The Joe Biden administration has now stopped approving licenses for US companies to export most items to China’s Huawei, according to three people familiar with the matter.
Huawei has faced US export restrictions around items for 5G and other technologies for several years, but officials in the US Department of Commerce have granted licenses for some American firms to sell certain goods and technologies to the company.
Qualcomm in 2020 received permission to sell 4G smartphone chips to Huawei.
A Commerce Department spokesperson said officials “continually assess our policies and regulations” but do not comment on talks with specific companies.
Huawei and Qualcomm declined to comment.
Bloomberg and the Financial Times earlier reported the move.

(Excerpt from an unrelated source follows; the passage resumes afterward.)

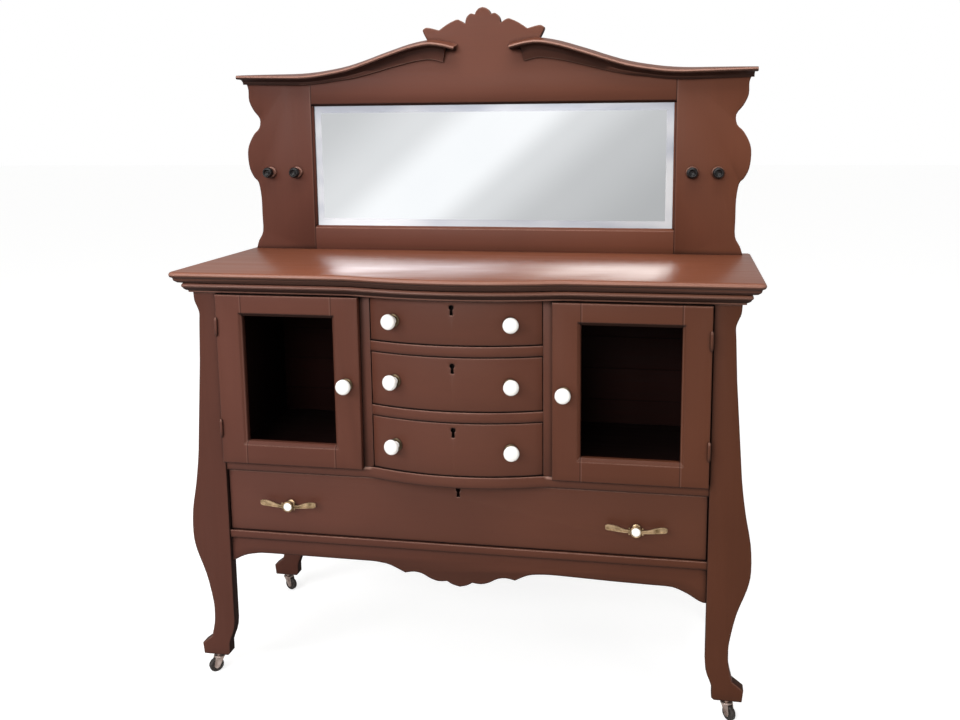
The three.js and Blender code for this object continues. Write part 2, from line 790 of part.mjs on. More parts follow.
// Mirror back
// Top line of a swan neck from its tip inwards, as distances off the middle; its inner end follows the
// crest to the left
function neckCurve(side) {
  return new THREE.SplineCurve(neckShares.map(([across, up]) => {
    return at(neckTipX * across + side * crestShift * (1 - across), neckTipZ + neckRise * up);
  }));
}

function neckHeightAt(line, x) {
  const i = line.findIndex((p) => p.x <= x);
  const [outer, inner] = [line[i - 1], line[i]];
  return THREE.MathUtils.mapLinear(x, outer.x, inner.x, outer.y, inner.y);
}

// The neck's top line between two places, from the outer one inwards
function neckBetween(side, outerX, innerX) {
  const line = neckCurve(side).getSpacedPoints(neckSteps);
  const middle = line.filter((p) => p.x < outerX && p.x > innerX);
  return [at(outerX, neckHeightAt(line, outerX)), ...middle, at(innerX, neckHeightAt(line, innerX))];
}

// The moulded lip that holds the glass, along one edge of the opening, as a section in (inward, depth)
const lipSection = [
  [-lipBevel, lipFrontStep], [0, lipFrontStep], [lipWidth - lipBevel / 2, lipFrontStep + lipBevel],
  [lipWidth, lipFrontStep + 2 * lipBevel], [lipWidth, lipDepth], [-lipBevel, lipDepth],
];

function upright(side) {
  const height = neckTipZ - topHeight;
  const place = ([across, up]) => at(uprightInnerX + uprightWidth * across, topHeight + height * up);
  const outer = smoothLine(uprightShares.map(place));
  const foot = [at(uprightInnerX, rebateFloor), at(uprightFootX, rebateFloor)];
  const outline = [...foot, ...outer, ...neckBetween(side, outer[outer.length - 1].x, uprightInnerX)];
  const board = plate(outline.map((p) => at(side * p.x, p.y)), frameFront, frameBack, 0);
  const section = lipSection.map(([inward, depth]) => {
    return at(side * (uprightInnerX - inward), frameFront + depth);
  });
  return joined(board, slab(section, sightBottom + lipWidth, sightTop - lipWidth, 0));
}

// A lip that runs across: drawn as a lying section and stood on end
function crossLip(edge, direction) {
  const section = lipSection.map(([inward, depth]) => at(frameFront + depth, edge + direction * inward));
  const geometry = new THREE.ExtrudeGeometry(new THREE.Shape(section), {
    depth: 2 * uprightInnerX,
    steps: 1,
    bevelEnabled: false,
  });
  geometry.applyMatrix4(new THREE.Matrix4().makeBasis(
    new THREE.Vector3(0, 1, 0),
    new THREE.Vector3(0, 0, 1),
    new THREE.Vector3(1, 0, 0),
  ));
  geometry.translate(-uprightInnerX, 0, 0);
  return geometry;
}

function mirrorRail() {
  const rail = bar(-uprightInnerX, uprightInnerX, frameFront, frameBack, rebateFloor, sightBottom);
  return joined(rail, crossLip(sightBottom, 1));
}

// One half of the crest board's upper edge: the neck's top line, then the leaves up to the middle
function crestEdge(side) {
  const start = crestHalf * crestShares[0][0][0] + side * crestShift;
  const place = ([across, up]) => {
    return at(crestHalf * across + side * crestShift, neckTipZ + neckRise + crestRise * up);
  };
  const leaves = crestShares.flatMap((run) => smoothLine(run.map(place)));
  return withoutRepeats([...neckBetween(side, uprightInnerX, start), ...leaves]);
}

function crestBoard() {
  const foot = at(uprightInnerX, sightTop);
  const outline = [foot, ...crestEdge(1), ...mirrored(crestEdge(-1)).slice(1), ...mirrored([foot])];
  return joined(plate(outline, frameFront, frameBack, 0), crossLip(sightTop, -1));
}

function mirrorGlass() {
  const half = uprightInnerX - touchGap;
  const z0 = sightBottom + touchGap;
  const z1 = sightTop - touchGap;
  // The bevel lets the glass come forward between the lips
  const bevelFall = glassThickness - glassEdgeThickness;
  const glassFront = frameFront + lipDepth + touchGap - bevelFall * (1 - lipWidth / glassBevel);
  const ring = (inset, y) => [
    new THREE.Vector3(-half + inset, y, z0 + inset), new THREE.Vector3(half - inset, y, z0 + inset),
    new THREE.Vector3(half - inset, y, z1 - inset), new THREE.Vector3(-half + inset, y, z1 - inset),
  ];
  const back = glassFront + glassThickness;
  const rings = [ring(0, back), ring(0, back - glassEdgeThickness), ring(glassBevel, glassFront)];
  const flat = (points) => points.map((p) => at(p.x, p.z));
  return loft(rings, flat(rings[0]), flat(rings[2]));
}

function mirrorBacking() {
  const half = uprightInnerX + backingLap;
  const back = frameBack + backingThickness;
  return bar(-half, half, frameBack, back, sightBottom - backingLap, sightTop + backingLap);
}

// Swan neck: a bullnosed cap whose top slopes more from the tip inwards, and a cove under it that grows
// towards the middle; each section is given as (drop, reach) off the top line
function sweptAlongNeck(side, startShare, endShare, sectionAt) {
  const curve = neckCurve(side);
  const rings = [];
  for (let i = 0; i <= neckSteps; i += 1) {
    const along = THREE.MathUtils.lerp(startShare, endShare, i / neckSteps);
    const point = curve.getPointAt(along);
    const tangent = curve.getTangentAt(along);
    const down = i === 0 ? at(0, -1) : at(-tangent.y, tangent.x);
    rings.push(sectionAt(along).map(([drop, reach]) => {
      const across = point.x + down.x * drop;
      return new THREE.Vector3(side * across, frameFront - reach, point.y + down.y * drop);
    }));
  }
  const flat = (along) => sectionAt(along).map(([drop, reach]) => at(drop, reach));
  return loft(rings, flat(startShare), flat(endShare));
}

function capDropAt(along) {
  return THREE.MathUtils.lerp(capEndDrop, capSlopeDrop, Math.min(along / capSlopeShare, 1));
}

function capSection(along) {
  const drop = capDropAt(along);
  const nose = [];
  for (let i = 0; i <= noseSteps; i += 1) {
    const angle = Math.PI * (i / noseSteps);
    nose.push([
      drop + capNoseRadius * (1 - Math.cos(angle)),
      capSlopeReach + capNoseRadius * Math.sin(angle),
    ]);
  }
  return [[0, 0], ...nose, [drop + 2 * capNoseRadius, 0]];
}

function coveSection(along) {
  const top = capDropAt(along) + 2 * capNoseRadius;
  const swell = THREE.MathUtils.mapLinear(along, coveSwellShare, coveEndShare, 0, 1);
  const height = THREE.MathUtils.lerp(coveOuterHeight, coveInnerHeight, THREE.MathUtils.clamp(swell, 0, 1));
  const curve = [];
  for (let i = 0; i <= cornerSteps; i += 1) {
    const angle = (Math.PI / 2) * (i / cornerSteps);
    curve.push([
      top + height * (1 - Math.cos(angle)),
      coveFoot + (coveReach - coveFoot) * (1 - Math.sin(angle)),
    ]);
  }
  return [[top - coveJoin, 0], [top - coveJoin, coveReach], ...curve, [top + height, 0]];
}

function swanNeck(side) {
  const cap = sweptAlongNeck(side, 0, 1, capSection);
  return joined(cap, sweptAlongNeck(side, coveStartShare, coveEndShare, coveSection));
}

// Casters, drawn with the stem on the Z axis and the wheel trailing towards +X
const cheekInner = wheelWidth / 2 + cheekGap;
const cheekOuter = cheekInner + cheekThickness;
const cupTop = casterHeight - cupGap;
const cupBottom = cupTop - cupThickness;

function cheekOutline() {
  const round = [];
  for (let i = 0; i <= noseSteps; i += 1) {
    const angle = -Math.PI * (i / noseSteps);
    round.push(at(wheelTrail + cheekRound * Math.cos(angle), wheelRadius + cheekRound * Math.sin(angle)));
  }
  const top = cupBottom + cupThickness / 2;
  return [at(-cheekTopHalf, top), at(cheekTopHalf, top), ...round];
}

function casterFork() {
  const cheeks = [-cheekOuter, cheekInner].map((front) => {
    return plate(cheekOutline(), front, front + cheekThickness, 0);
  });
  const cup = turned([
    [0, cupBottom], [cupRadius, cupBottom], [cupRadius, cupBottom + cupThickness / 2],
    [cupRadius - cupThickness / 2, cupTop], [neckRadius, cupTop], [neckRadius, casterHeight - touchGap],
    [stemRadius, casterHeight - touchGap], [stemRadius, casterHeight + stemLength],
    [0, casterHeight + stemLength],
  ], turnSteps);
  const axle = rod(axleRadius, -cheekOuter - axleHead, cheekOuter + axleHead, smallTurnSteps);
  axle.rotateX(Math.PI / 2);
  axle.translate(wheelTrail, 0, wheelRadius);
  return joined(...cheeks, cup, axle);
}

function casterWheel() {
  const bore = axleRadius + axleClearance;
  const half = wheelWidth / 2;
  const wheel = turned([
    [bore, -half], [wheelRadius - wheelEdge, -half], [wheelRadius, -half + wheelEdge],
    [wheelRadius, half - wheelEdge], [wheelRadius - wheelEdge, half], [bore, half], [bore, -half],
  ], turnSteps);
  wheel.rotateX(Math.PI / 2);
  wheel.translate(wheelTrail, 0, wheelRadius);
  return wheel;
}

function placedCaster(geometry, side, front, heading) {
  geometry.rotateZ(THREE.MathUtils.degToRad(heading));
  geometry.translate(side * casterX, front + legThickness / 2, 0);
  return geometry;
}

// The assembly
const sides = { left: -1, right: 1 };

function addMirrorPiece(name, geometry, look) {
  geometry.translate(mirrorShift, 0, 0);
  addPiece(name, geometry, look);
}

addPiece('top_board', topBoard(), 'top');
addPiece('top_moulding', mouldedBoard(), 'case');
addPiece('waist_board', waistBoard(), 'case');
addPiece('bottom_frame', bottomFrame(), 'case');
addPiece('drawer_divider_upper', divider(upperDividerTop), 'case');
addPiece('drawer_divider_lower', divider(lowerDividerTop), 'case');
addPiece('apron', apron(), 'case');
addPiece('back_boards', backBoards(), 'inside');
addPiece('long_drawer_front', longDrawerFront(), 'case');
addPiece('long_drawer_box', longDrawerBox(), 'drawerWood');

for (const drawer of smallDrawers) {
  addPiece(`${drawer.name}_front`, bowedDrawerFront(drawer), 'case');
  addPiece(`${drawer.name}_box`, smallDrawerBox(drawer), 'drawerWood');
}

for (const [hand, side] of Object.entries(sides)) {
  addPiece(`side_panel_${hand}`, sidePanel(side), 'case');
  addPiece(`partition_${hand}`, partition(side), 'case');
  addMirrorPiece(`upright_${hand}`, upright(side), 'case');
  addMirrorPiece(`swan_neck_${hand}`, swanNeck(side), 'case');
  addPiece(`door_${hand}`, door(side), 'case');
  const doorKnob = knob(knobRadius, knobReach, knobShares, turnSteps);
  const knobX = doorInnerX + doorStile * doorKnobShares[hand];
  facingForward(doorKnob, side * knobX, doorFront, (doorBottom + doorTop) / 2, 0);
  addPiece(`door_knob_${hand}`, doorKnob, 'porcelain');
  addPiece(`hinge_upper_${hand}`, hinge(side, doorTop - hingeFromDoorTop), 'case');
  addPiece(`hinge_lower_${hand}`, hinge(side, doorBottom + hingeFromDoorBottom), 'case');
  addPiece(`pull_${hand}`, pull(side, pullDrops[hand]), 'brass');
  for (const drawer of smallDrawers) {
    const height = (drawer.bottom + drawer.top) / 2;
    addPiece(`${drawer.name}_knob_${hand}`, drawerKnob(side, drawerKnobShares[hand], height), 'porcelain');
  }
  for (const [end, front] of Object.entries({ front: legFront, rear: rearLegFront })) {
    const heading = casterHeadings[`${end}_${hand}`];
    addPiece(`leg_${end}_${hand}`, leg(side, front), 'case');
    addPiece(`caster_fork_${end}_${hand}`, placedCaster(casterFork(), side, front, heading), 'steel');
    addPiece(`caster_wheel_${end}_${hand}`, placedCaster(casterWheel(), side, front, heading), 'wheel');
  }
}

addMirrorPiece('mirror_rail', mirrorRail(), 'case');
addMirrorPiece('crest_board', crestBoard(), 'case');
addMirrorPiece('mirror_glass', mirrorGlass(), 'mirror');
addMirrorPiece('mirror_backing', mirrorBacking(), 'inside');

for (const [place, x] of Object.entries(pegPlaces)) {
  const peg = knob(pegRadius, pegReach, pegShares, smallTurnSteps);
  addMirrorPiece(`peg_${place}`, facingForward(peg, x, frameFront, topHeight + pegHeight, 0), 'black');
}

export default chiffonier;
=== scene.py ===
import math

import bmesh
import bpy
from mathutils import Matrix, Vector


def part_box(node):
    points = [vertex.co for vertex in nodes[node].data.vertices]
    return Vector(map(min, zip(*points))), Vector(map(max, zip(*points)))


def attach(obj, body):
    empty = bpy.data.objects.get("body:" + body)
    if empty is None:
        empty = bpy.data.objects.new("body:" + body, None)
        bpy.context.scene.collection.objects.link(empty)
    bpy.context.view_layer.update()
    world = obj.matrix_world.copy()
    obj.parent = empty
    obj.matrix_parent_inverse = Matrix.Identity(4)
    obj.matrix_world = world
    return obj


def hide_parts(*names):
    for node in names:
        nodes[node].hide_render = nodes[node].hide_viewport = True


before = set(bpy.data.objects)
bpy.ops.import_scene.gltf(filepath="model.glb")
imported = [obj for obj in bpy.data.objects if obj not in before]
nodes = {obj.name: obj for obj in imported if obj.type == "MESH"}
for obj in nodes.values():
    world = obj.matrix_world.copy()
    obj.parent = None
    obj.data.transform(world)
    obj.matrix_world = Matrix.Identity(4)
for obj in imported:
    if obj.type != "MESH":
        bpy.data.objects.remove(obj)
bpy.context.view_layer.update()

# Camera, fitted to the photograph's straight edges
CAMERA_PLACE = (0.441242, -2.072564, 1.206053)
CAMERA_YAW = 0.176840244
CAMERA_PITCH = 0.159500607
CAMERA_ROLL = 0.007294272
FOCAL_PIXELS = 977.66757
PRINCIPAL_PIXEL = (504.54424, 285.57793)
IMAGE_SIZE = (960, 720)
SENSOR_WIDTH = 36
CAMERA_SIGHT = 100

# Colours, linear
PAINT = (0.094, 0.0315, 0.0205)
# Tones the paint turns to at the right: painted shade on the case, painted light on the mirror frame
PAINT_RIGHT_SHADE = (0.086, 0.0262, 0.0112)
FRAME_RIGHT_LIGHT = (0.108, 0.035, 0.0175)
# Light paint for worn edges and for painted highlights on edges, noses and arrises
PAINT_WEAR_AND_HIGHLIGHT = (0.34, 0.19, 0.145)
PAINT_DARK = (0.026, 0.009, 0.006)
# Near black for painted shade along edges, in gaps and corners and on the legs' inner faces
PAINT_SHADE_BLACK = (0.008, 0.003, 0.002)
TOP_PAINT = (0.175, 0.054, 0.026)
# The top's light paint for its worn edges and its painted highlights
TOP_WEAR_AND_HIGHLIGHT = (0.36, 0.21, 0.165)
# Dark stain of the case's inside, which also stands in for the shade in there
STAIN_AND_SHADE = (0.015, 0.0035, 0.0025)
OUTER_STAIN = (0.060, 0.028, 0.016)
BARE_WOOD = (0.27, 0.15, 0.075)
BARE_WOOD_DARK = (0.15, 0.075, 0.035)
WOOD_GRIME = (0.06, 0.03, 0.016)
JOINT_DARK = (0.003, 0.0015, 0.001)
PORCELAIN = (0.90, 0.89, 0.855)
# The mirror bevel's whitish tone, a painted reflection, and the darker tone that clouds it
BEVEL_SHEEN = (0.86, 0.865, 0.88)
BEVEL_SHADED = (0.55, 0.575, 0.64)
BRASS = (0.80, 0.57, 0.35)
BRASS_DARK = (0.10, 0.060, 0.022)
COLLAR = (0.22, 0.16, 0.09)
COLLAR_DARK = (0.035, 0.024, 0.015)
BLACK = (0.006, 0.005, 0.005)
SILVERING = (0.80, 0.82, 0.83)
SILVERING_HAZE = (0.72, 0.75, 0.76)
PLATED = (0.66, 0.54, 0.48)
PLATED_DARK = (0.17, 0.11, 0.09)
WHEEL = (0.013, 0.009, 0.007)
TREAD = (0.15, 0.135, 0.125)
FLOOR = (0.60, 0.60, 0.595)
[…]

A source familiar with the matter said US officials are creating a new formal policy of denial for shipping items to Huawei that would include items below the 5G level, including 4G items, Wi-Fi 6 and 7, artificial intelligence, and high-performance computing and cloud items.
While another person said the move was expected to reflect the Biden administration’s tightening of policy on Huawei over the past year.
Licenses for 4G chips that could not be used for 5G, which might have been approved earlier, but are being denied, the person said.
Toward the end of the Trump administration and early in the Biden administration, officials were still granting licenses for items specific to 4G applications.
Officials in America placed Huawei on a trade blacklist in 2019 restricting most US suppliers from shipping goods and technology to the company unless they were granted licenses.